ParameterData TypeRequiredDefault ValueExplanation
hashkeystringmandatoryName of the hashkey column inside the stage, that should be used as PK of the Hub.
business_keysstring | list of stringsmandatoryName(s) of the business key columns that should be loaded into the hub and are the input of the hashkey column. Needs to be available inside the stage model. If the names differ between multiple sources, you should define here how the business keys should be called inside the final hub model. The actual input column names need to be defined inside the source_model parameter then.
source_modelsstring | list of dictionaries | dictionarymandatoryIf single source, just a string holding the name of the stage model is required. For multi source Hubs, a list of dictionaries with information about each source is required. For more information see this page! The inner dictionaries need to have name as a key, and optionally the keys rsrc_static, hk_column and bk_columns. For further information about the rsrc_static attribute, please visit the following page: rsrc_static Attribute

OPTIONAL PARAMETERS

ParameterData TypeRequiredDefault ValueExplanation
disable_hwmbooleanoptionalFalseWhether the automatic application of a High-Water Mark (HWM) should be disabled or not.
src_ldtsstringoptionaldatavault4dbt.ldts_aliasName of the ldts column inside the source models. Needs to use the same column name as defined as alias inside the staging model.
src_rsrcstringoptionaldatavault4dbt.rsrc_aliasName of the rsrc column inside the source models. Is optional, will use the global variable datavault4dbt.rsrc_alias. Needs to use the same column name as defined as alias inside the staging model.
additional_columnsstring | list of stringsoptionalnoneColumn or list of columns that will additionally be added to the hub.

EXAMPLE 1

{{ config(materialized='incremental') }}

{%- set yaml_metadata -%}
hashkey: 'hk_account_h'
business_keys:
- account_key
- account_number
source_models: stage_account
{%- endset -%}

{{ datavault4dbt.hub(yaml_metadata=yaml_metadata) }}

DESCRIPTION

  • hashkey: This hashkey column was created before inside the corresponding staging area, using the stage macro.
  • business_keys: This hub has two business keys which are both defined here.

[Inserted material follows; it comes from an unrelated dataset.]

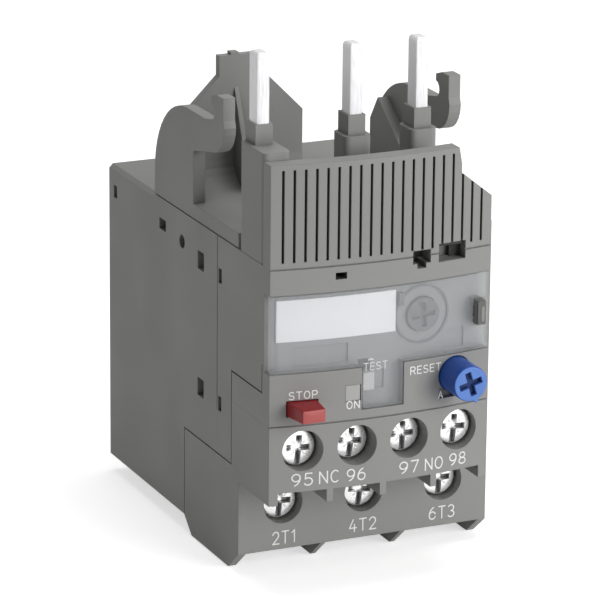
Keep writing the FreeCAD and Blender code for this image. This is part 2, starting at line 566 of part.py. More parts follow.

Need to equal the input columns for the hashkey column.
  • source_models: This would create a hub loaded from only one source, which is not uncommon. It uses the model stage_account and since no bk_columns are specified, the same columns as defined in business_keys will be selected from the source.
    • The rsrc_static attribute is not set, because it is not required for single source entities. For more information see rsrc_static Attribute.